◆ **What this task involves**:
Begin at the first line below and copy each line exactly, ending with the line where "return [post(x, LATCH_Y, radius, low, high)" appears.

——————

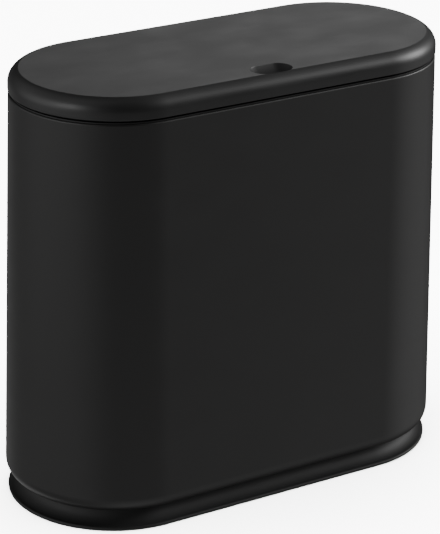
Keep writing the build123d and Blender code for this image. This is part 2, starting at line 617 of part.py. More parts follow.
def lid_cover():
    edge_low = LID_TOP - LID_EDGE_RADIUS * sin(radians(LID_EDGE_TURN))
    edge = JernArc((LID_RADIUS, edge_low), (0, 1), LID_EDGE_RADIUS, LID_EDGE_TURN)
    outline = edge + Polyline(edge @ 1, (0, LID_TOP), (0, LID_LOW), (LID_RADIUS, LID_LOW), edge @ 0)
    cavity = lid_cavity()
    body = around(Plane.XZ * make_face(outline)) - cavity
    body += dish(DISH_BALL + LID_WALL) & cavity
    inner_top = LID_TOP - LID_WALL
    body += [post(x, y, LID_BOSS_RADIUS, LINER_HIGH, inner_top) for x, y in lid_screw_spots()]
    body += [post(x, LATCH_Y, STRIKER_BOSS_RADIUS, LINER_HIGH, inner_top - DISH_DEPTH / 2)
             for x in (-STRIKER_SCREW_X, STRIKER_SCREW_X)]
    body += both_sides(spring_rib())
    body -= dish(DISH_BALL)
    body -= both_sides(hinge_window(LID_INNER_RADIUS - LID_WALL, LID_LOW, LID_LOW + WINDOW_HEIGHT))
    screw = LID_SCREW_RADIUS + THREAD_FIT
    body -= [post(x, y, screw, LINER_HIGH, LINER_HIGH + LID_SCREW_BITE) for x, y in lid_screw_spots()]
    return body - striker_holes(LINER_HIGH, LINER_HIGH + STRIKER_SCREW_BITE)


def striker_holes(low, high):
    radius = STRIKER_SCREW_RADIUS + THREAD_FIT
    return [post(x, LATCH_Y, radius, low, high) for x in (-STRIKER_SCREW_X, STRIKER_SCREW_X)]


def lid_liner():
    """Inner panel of the lid, with the hinge lugs along its back edge."""
    spacing = 2 * HALF_STRAIGHT
    plate = extrude(SlotCenterToCenter(spacing, 2 * LINER_RADIUS), LINER_THICKNESS)
    panel = extrude(SlotCenterToCenter(spacing, 2 * (LINER_RADIUS - LINER_BORDER)), LINER_PANEL_DEPTH)
    body = Pos(0, 0, LINER_LOW) * (plate - panel)
    body -= both_sides(hinge_window(HINGE_Y - LINER_NOTCH_DEPTH, LINER_LOW, LINER_HIGH))
    ring = Pos(HINGE_Y, HINGE_Z) * Circle(KNUCKLE_RADIUS)
    front = HINGE_Y - LUG_DEPTH
    root = Line((front, LINER_LOW), (front, LINER_HIGH))
    profile = Plane.YZ * make_hull(ring.edges() + root.edges())
    body += both_sides(extrude(Pos(lug_start(), 0, 0) * profile, LUG_WIDTH, dir=(1, 0, 0)))
    body -= hinge_bores(PIN_RADIUS + RUNNING_FIT)
    screw = LID_SCREW_RADIUS + THREAD_FIT
    body -= [post(x, y, screw, LINER_LOW, LINER_HIGH) for x, y in lid_screw_spots()]
    return body - striker_holes(LINER_LOW, LINER_HIGH)


def lid_screws():
    return [screw_up(x, y, LINER_LOW, LINER_THICKNESS + LID_SCREW_BITE - THREAD_FIT, LID_SCREW_RADIUS,
                     LID_SCREW_HEAD_RADIUS, LID_SCREW_HEAD) for x, y in lid_screw_spots()]


def striker():
    """Plate under the liner with an arrow-headed stem that enters the latch."""
    low = LINER_LOW - STRIKER_PLATE
    tip = JAW_PIVOT_Z + JAW_HEIGHT - STRIKER_DIP
    shoulder = tip + STRIKER_HEAD_HEIGHT
    body = block((-STRIKER_HALF_WIDTH, STRIKER_HALF_WIDTH),
                 (LATCH_Y - STRIKER_HALF_DEPTH, LATCH_Y + STRIKER_HALF_DEPTH), (low, LINER_LOW))
    body = fillet(body.edges().filter_by(Axis.Z), STRIKER_PLATE)
    arrow = [(STRIKER_STEM_X, low), (STRIKER_STEM_X, shoulder), (STRIKER_HEAD_X, shoulder), (STRIKER_TIP_X, tip)]
    outline = arrow + [(-x, z) for x, z in reversed(arrow)]
    profile = Plane.XZ * make_face(Polyline(*outline, close=True))
    body += extrude(Pos(0, LATCH_Y + STRIKER_STEM_Y, 0) * profile, 2 * STRIKER_STEM_Y, dir=(0, -1, 0))
    body -= [post(x, LATCH_Y, STRIKER_SCREW_HEAD_RADIUS + THREAD_FIT, low, low + STRIKER_SCREW_HEAD)
             for x in (-STRIKER_SCREW_X, STRIKER_SCREW_X)]
    return body - striker_holes(low, LINER_LOW)


def striker_screws():
    web = STRIKER_PLATE - STRIKER_SCREW_HEAD
    bite = web + LINER_THICKNESS + STRIKER_SCREW_BITE - THREAD_FIT
    return [screw_up(x, LATCH_Y, LINER_LOW - web, bite, STRIKER_SCREW_RADIUS,
                     STRIKER_SCREW_HEAD_RADIUS, STRIKER_SCREW_HEAD) for x in (-STRIKER_SCREW_X, STRIKER_SCREW_X)]


def lid_bumpers():
    ring = RIM_RADIUS - BUMPER_INSET
    end = HALF_STRAIGHT + ring
    spots = [(end, 0), (-end, 0), (HALF_STRAIGHT, -ring), (-HALF_STRAIGHT, -ring)]
    return [post(x, y, BUMPER_RADIUS, LINER_LOW - BUMPER_THICKNESS, LINER_LOW) for x, y in spots]


def nodes():
    spring = lid_spring()
    jaw = jaw_right()
    return {
        "outer_sleeve": outer_sleeve(),
        "base_foot": base_foot(),
        "foot_pads": foot_pads(),
        "floor_tray": floor_tray(),
        "base_screws": base_screws(),
        "inner_bucket": inner_bucket(),
        "bucket_handle": bucket_handle(),
        "top_frame": top_frame(),
        "hinge_pins": hinge_pins(),
        "lid_spring_right": spring,
        "lid_spring_left": mirror(spring, about=Plane.YZ),
        "latch_case": latch_case(),
        "latch_case_screws": latch_case_screws(),
        "latch_spring": latch_spring(),
        "latch_carriage": latch_carriage(),
        "jaw_right": jaw,
        "jaw_left": mirror(jaw, about=Plane.YZ),
        "jaw_pins": jaw_pins(),
        "lid_cover": lid_cover(),
        "lid_liner": lid_liner(),
        "lid_screws": lid_screws(),
        "lid_bumpers": lid_bumpers(),
        "striker": striker(),
        "striker_screws": striker_screws(),
    }


os.makedirs("parts", exist_ok=True)
for name, shape in nodes().items():
    solid = Compound(children=shape) if isinstance(shape, list) else shape
    export_step(solid, f"parts/{name}.step")
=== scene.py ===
# %% [markdown]
# # Dressing a slim press-top waste bin
#
# The solids of this bin are finished before Blender starts: sleeve, foot, bucket, top frame, lid
# and push latch are all there, each in its place. This lesson makes the three big pieces that
# everybody sees again as finer meshes with soft edges, gives each material the surface that the
# real one has, and lights the bin like a product photograph.
#
# Everything is in metres. X runs along the bin, the front faces -Y and Z is up.

import bpy
import json
from math import acos, cos, degrees, pi, radians, sin, tan
from mathutils import Matrix, Vector


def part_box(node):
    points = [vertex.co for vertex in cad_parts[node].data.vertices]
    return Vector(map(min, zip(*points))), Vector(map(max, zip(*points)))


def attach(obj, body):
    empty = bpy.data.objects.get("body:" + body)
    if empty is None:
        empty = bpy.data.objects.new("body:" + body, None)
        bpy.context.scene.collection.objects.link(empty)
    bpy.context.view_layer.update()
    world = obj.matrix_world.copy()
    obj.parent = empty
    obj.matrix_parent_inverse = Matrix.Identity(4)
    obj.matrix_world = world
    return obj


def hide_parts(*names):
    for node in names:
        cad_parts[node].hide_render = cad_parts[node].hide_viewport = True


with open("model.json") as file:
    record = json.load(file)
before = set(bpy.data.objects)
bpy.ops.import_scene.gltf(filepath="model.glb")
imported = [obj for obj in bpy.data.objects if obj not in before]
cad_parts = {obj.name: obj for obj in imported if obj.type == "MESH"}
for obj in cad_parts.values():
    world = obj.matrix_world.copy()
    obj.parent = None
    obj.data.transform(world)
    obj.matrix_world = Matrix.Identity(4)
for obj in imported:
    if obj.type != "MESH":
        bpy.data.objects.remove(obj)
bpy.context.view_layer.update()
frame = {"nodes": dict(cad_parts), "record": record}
MM = 0.001

# %% [markdown]
# ## Sizes
#
# A press-top bin is an oval: two half circles joined by straight sides. One number sets where the
# half circles sit, and every ring of every piece is drawn round the same two centres. Heights and
# radii are read from the solids' own boxes where they can be, so that the fine meshes lie exactly
# on them.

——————

◆ **Result for this task**:
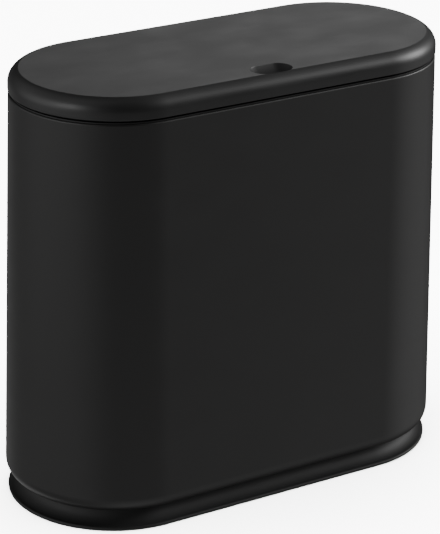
Keep writing the build123d and Blender code for this image. This is part 2, starting at line 617 of part.py. More parts follow.
def lid_cover():
    edge_low = LID_TOP - LID_EDGE_RADIUS * sin(radians(LID_EDGE_TURN))
    edge = JernArc((LID_RADIUS, edge_low), (0, 1), LID_EDGE_RADIUS, LID_EDGE_TURN)
    outline = edge + Polyline(edge @ 1, (0, LID_TOP), (0, LID_LOW), (LID_RADIUS, LID_LOW), edge @ 0)
    cavity = lid_cavity()
    body = around(Plane.XZ * make_face(outline)) - cavity
    body += dish(DISH_BALL + LID_WALL) & cavity
    inner_top = LID_TOP - LID_WALL
    body += [post(x, y, LID_BOSS_RADIUS, LINER_HIGH, inner_top) for x, y in lid_screw_spots()]
    body += [post(x, LATCH_Y, STRIKER_BOSS_RADIUS, LINER_HIGH, inner_top - DISH_DEPTH / 2)
             for x in (-STRIKER_SCREW_X, STRIKER_SCREW_X)]
    body += both_sides(spring_rib())
    body -= dish(DISH_BALL)
    body -= both_sides(hinge_window(LID_INNER_RADIUS - LID_WALL, LID_LOW, LID_LOW + WINDOW_HEIGHT))
    screw = LID_SCREW_RADIUS + THREAD_FIT
    body -= [post(x, y, screw, LINER_HIGH, LINER_HIGH + LID_SCREW_BITE) for x, y in lid_screw_spots()]
    return body - striker_holes(LINER_HIGH, LINER_HIGH + STRIKER_SCREW_BITE)


def striker_holes(low, high):
    radius = STRIKER_SCREW_RADIUS + THREAD_FIT
    return [post(x, LATCH_Y, radius, low, high) for x in (-STRIKER_SCREW_X, STRIKER_SCREW_X)]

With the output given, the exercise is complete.